The Food and Agriculture Organization (FAO) estimates that about 271 million people living in mountains are vulnerable to food insecurity. Geographic isolation, harsh climate conditions and fragile ecosystems make agricultural production, marketing and development in mountains more difficult than in the lowlands. Providing sustainable and adequate food supply is a great challenge in Asian mountain regions, as only about 2% of the land is considered highly suitable for agriculture. But food security is not the only issue: mountain agriculture is multifunctional. It is the source of important secondary benefits, providing a wide range of goods and services to society as a whole, particularly in relation to biodiversity, landscapes, water, risk prevention, specific niche products, and culture.
Articles in the Development section of this issue illustrate that taking small steps towards environmentally, socially and economically sound agriculture is a pragmatic way of promoting sustainability. A program in Mongolia is currently improving herders' livelihoods by forming community herder groups and establishing multilevel pasture co-management teams.
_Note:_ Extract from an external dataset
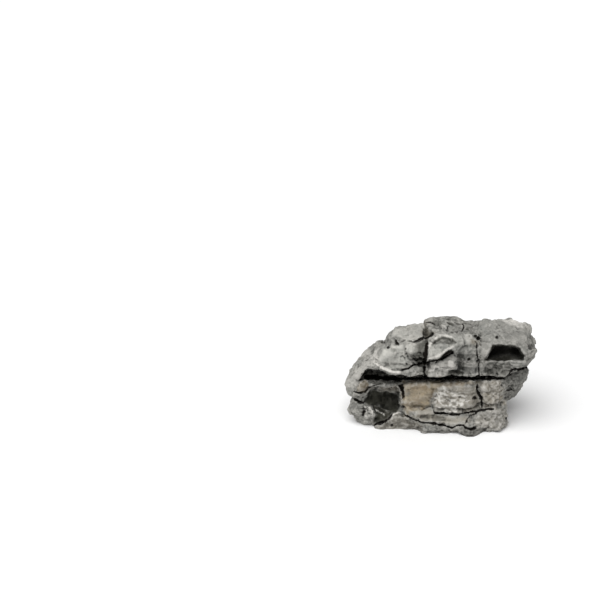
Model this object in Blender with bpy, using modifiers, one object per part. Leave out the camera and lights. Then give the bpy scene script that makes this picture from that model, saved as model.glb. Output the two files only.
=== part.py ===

In Vietnam, a promising participatory role play game illustrates how farmers can understand sustainability better by working through various management scenarios at the symbolic level. Using local resources to produce feed supplement for livestock is a concrete, simple and sustainable measure to improve productivity in Pakistan. If combined with sound economic reflection, bioprospecting can also pave the way for income-generating activities, illustrated here in a central Himalayan hill region in India. Monitoring of adoption rates in Bhutan indicates that farmers seem to adopt new crops faster if low levels of investment and risk are combined with high benefits due to savings in labor costs. Finally, a study of the impact of development programs in northern Thailand shows that it is vital for implementing agencies to measure their assumptions, interests, and cultures carefully against the concerns of neglected minorities if they are to avoid failure.
One article in the Research section covers a method for combining traditional and modern knowledge to improve the use and management of rangelands in northwestern Pakistan, while another advocates the growing of white clover to improve pastures and halt soil degradation in northeastern Pakistan. A stakeholder analysis of medicinal plant collection shows the sensitivity and complexity of conserving an important source of income in Nepal. Mapping of the habitat of an endangered mammal in northern Nepal is a further tool in the attempt to deal with the conflict between conservation and use of natural resources: such mapping helps to determine where intervention is necessary to protect a species in an area used for transhumant pastoralism. Another article, focusing on conservation of culture-based resource use, inventorizes the diversity of traditional uses of bamboo species in Yunnan, many of which are endemic to this province. Finally, climate change and its impact on the distribution of tree species on the Tibetan Plateau are examined. Mountain ecosystems are highly sensitive to climatic variation; observing trends and developing bioclimatic models can contribute to perceptions of the potential impact of global warming on natural resources at an early stage.